------ Supplied information
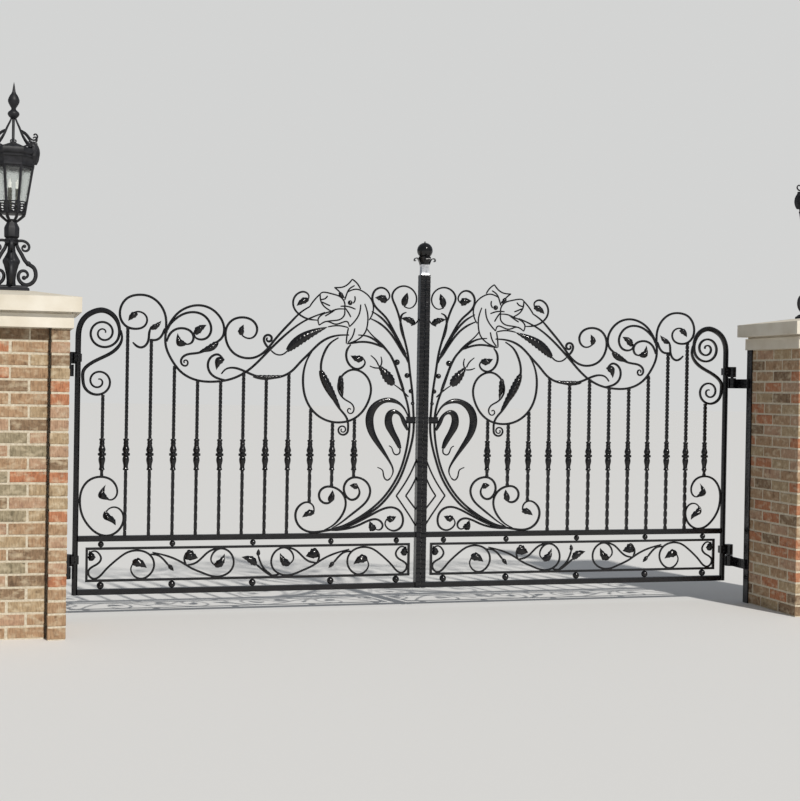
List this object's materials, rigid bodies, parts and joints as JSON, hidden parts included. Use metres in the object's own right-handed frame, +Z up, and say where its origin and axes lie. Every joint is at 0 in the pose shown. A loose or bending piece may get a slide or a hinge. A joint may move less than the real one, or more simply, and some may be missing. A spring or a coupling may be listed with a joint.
{
  "type": "wrought iron driveway gate",
  "caption": "Double-leaf wrought iron driveway gate with flowing scrollwork, hung between two brick piers with stone caps and glazed lanterns.",
  "frame": {"origin": "middle of the left pier's underside, on the ground", "axes": "+X along the gate from the left pier to the right pier, +Y into the driveway, +Z up"},
  "size_m": [5.6, 0.8794, 2.9428],
  "materials": {
    "gate_iron": "satin",
    "lantern_iron": "matte",
    "brick": "matte",
    "cap_stone": "matte",
    "lantern_glass": "gloss"
  },
  "bodies": {
    "piers": {"left_hinge_angle": "gate_iron", "left_pin_arms": "gate_iron", "left_pier": "brick", "left_cap_stones": "cap_stone", "left_lantern_stand": "lantern_iron", "left_lantern_cage": "lantern_iron", "left_lantern_glass": "lantern_glass", "left_lantern_crown": "lantern_iron", "right_hinge_angle": "gate_iron", "right_pin_arms": "gate_iron", "right_pier": "brick", "right_cap_stones": "cap_stone", "right_lantern_stand": "lantern_iron", "right_lantern_cage": "lantern_iron", "right_lantern_glass": "lantern_glass", "right_lantern_crown": "lantern_iron"},
    "left_leaf": {"left_hinge_stile": "gate_iron", "left_closing_bar": "gate_iron", "left_rails": "gate_iron", "left_pickets": "gate_iron", "left_knuckles": "gate_iron", "left_panel_frame": "gate_iron", "left_spacer_balls": "gate_iron", "left_panel_vine": "gate_iron", "left_top_scrolls": "gate_iron", "left_corner_scroll": "gate_iron", "left_fountain": "gate_iron", "left_chevrons": "gate_iron", "left_great_ring": "gate_iron", "left_lily": "gate_iron", "left_leaves": "gate_iron", "left_leaf_barrels": "gate_iron", "ball_finial": "gate_iron"},
    "right_leaf": {"right_hinge_stile": "gate_iron", "right_closing_bar": "gate_iron", "right_rails": "gate_iron", "right_pickets": "gate_iron", "right_knuckles": "gate_iron", "right_panel_frame": "gate_iron", "right_spacer_balls": "gate_iron", "right_panel_vine": "gate_iron", "right_top_scrolls": "gate_iron", "right_corner_scroll": "gate_iron", "right_fountain": "gate_iron", "right_chevrons": "gate_iron", "right_great_ring": "gate_iron", "right_lily": "gate_iron", "right_leaves": "gate_iron", "right_leaf_barrels": "gate_iron"}
  },
  "joints": [
    {"name": "left_leaf_swing", "type": "hinge", "parent": "piers", "child": "left_leaf", "pos_m": [0.331, 0.456, 0], "axis": [0, 0, 1], "range_deg": [0, 90]},
    {"name": "right_leaf_swing", "type": "hinge", "parent": "piers", "child": "right_leaf", "pos_m": [4.559, 0.456, 0], "axis": [0, 0, -1], "range_deg": [0, 90]}
  ]
}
------------
# Aim
Set every line of the listing down word for word.

# Expected output
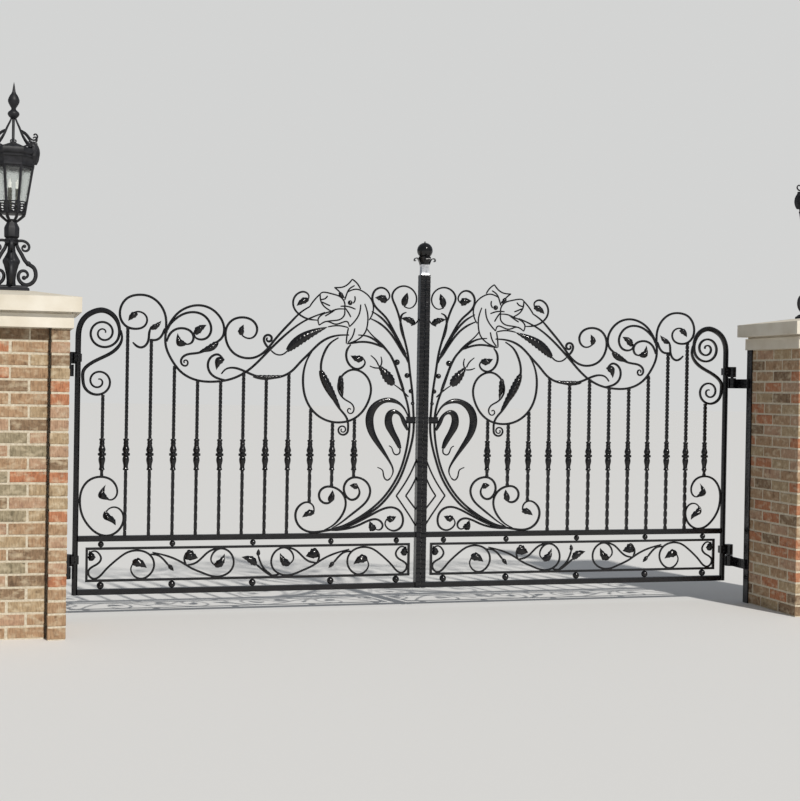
List this object's materials, rigid bodies, parts and joints as JSON, hidden parts included. Use metres in the object's own right-handed frame, +Z up, and say where its origin and axes lie. Every joint is at 0 in the pose shown. A loose or bending piece may get a slide or a hinge. A joint may move less than the real one, or more simply, and some may be missing. A spring or a coupling may be listed with a joint.
{
  "type": "wrought iron driveway gate",
  "caption": "Double-leaf wrought iron driveway gate with flowing scrollwork, hung between two brick piers with stone caps and glazed lanterns.",
  "frame": {"origin": "middle of the left pier's underside, on the ground", "axes": "+X along the gate from the left pier to the right pier, +Y into the driveway, +Z up"},
  "size_m": [5.6, 0.8794, 2.9428],
  "materials": {
    "gate_iron": "satin",
    "lantern_iron": "matte",
    "brick": "matte",
    "cap_stone": "matte",
    "lantern_glass": "gloss"
  },
  "bodies": {
    "piers": {"left_hinge_angle": "gate_iron", "left_pin_arms": "gate_iron", "left_pier": "brick", "left_cap_stones": "cap_stone", "left_lantern_stand": "lantern_iron", "left_lantern_cage": "lantern_iron", "left_lantern_glass": "lantern_glass", "left_lantern_crown": "lantern_iron", "right_hinge_angle": "gate_iron", "right_pin_arms": "gate_iron", "right_pier": "brick", "right_cap_stones": "cap_stone", "right_lantern_stand": "lantern_iron", "right_lantern_cage": "lantern_iron", "right_lantern_glass": "lantern_glass", "right_lantern_crown": "lantern_iron"},
    "left_leaf": {"left_hinge_stile": "gate_iron", "left_closing_bar": "gate_iron", "left_rails": "gate_iron", "left_pickets": "gate_iron", "left_knuckles": "gate_iron", "left_panel_frame": "gate_iron", "left_spacer_balls": "gate_iron", "left_panel_vine": "gate_iron", "left_top_scrolls": "gate_iron", "left_corner_scroll": "gate_iron", "left_fountain": "gate_iron", "left_chevrons": "gate_iron", "left_great_ring": "gate_iron", "left_lily": "gate_iron", "left_leaves": "gate_iron", "left_leaf_barrels": "gate_iron", "ball_finial": "gate_iron"},
    "right_leaf": {"right_hinge_stile": "gate_iron", "right_closing_bar": "gate_iron", "right_rails": "gate_iron", "right_pickets": "gate_iron", "right_knuckles": "gate_iron", "right_panel_frame": "gate_iron", "right_spacer_balls": "gate_iron", "right_panel_vine": "gate_iron", "right_top_scrolls": "gate_iron", "right_corner_scroll": "gate_iron", "right_fountain": "gate_iron", "right_chevrons": "gate_iron", "right_great_ring": "gate_iron", "right_lily": "gate_iron", "right_leaves": "gate_iron", "right_leaf_barrels": "gate_iron"}
  },
  "joints": [
    {"name": "left_leaf_swing", "type": "hinge", "parent": "piers", "child": "left_leaf", "pos_m": [0.331, 0.456, 0], "axis": [0, 0, 1], "range_deg": [0, 90]},
    {"name": "right_leaf_swing", "type": "hinge", "parent": "piers", "child": "right_leaf", "pos_m": [4.559, 0.456, 0], "axis": [0, 0, -1], "range_deg": [0, 90]}
  ]
}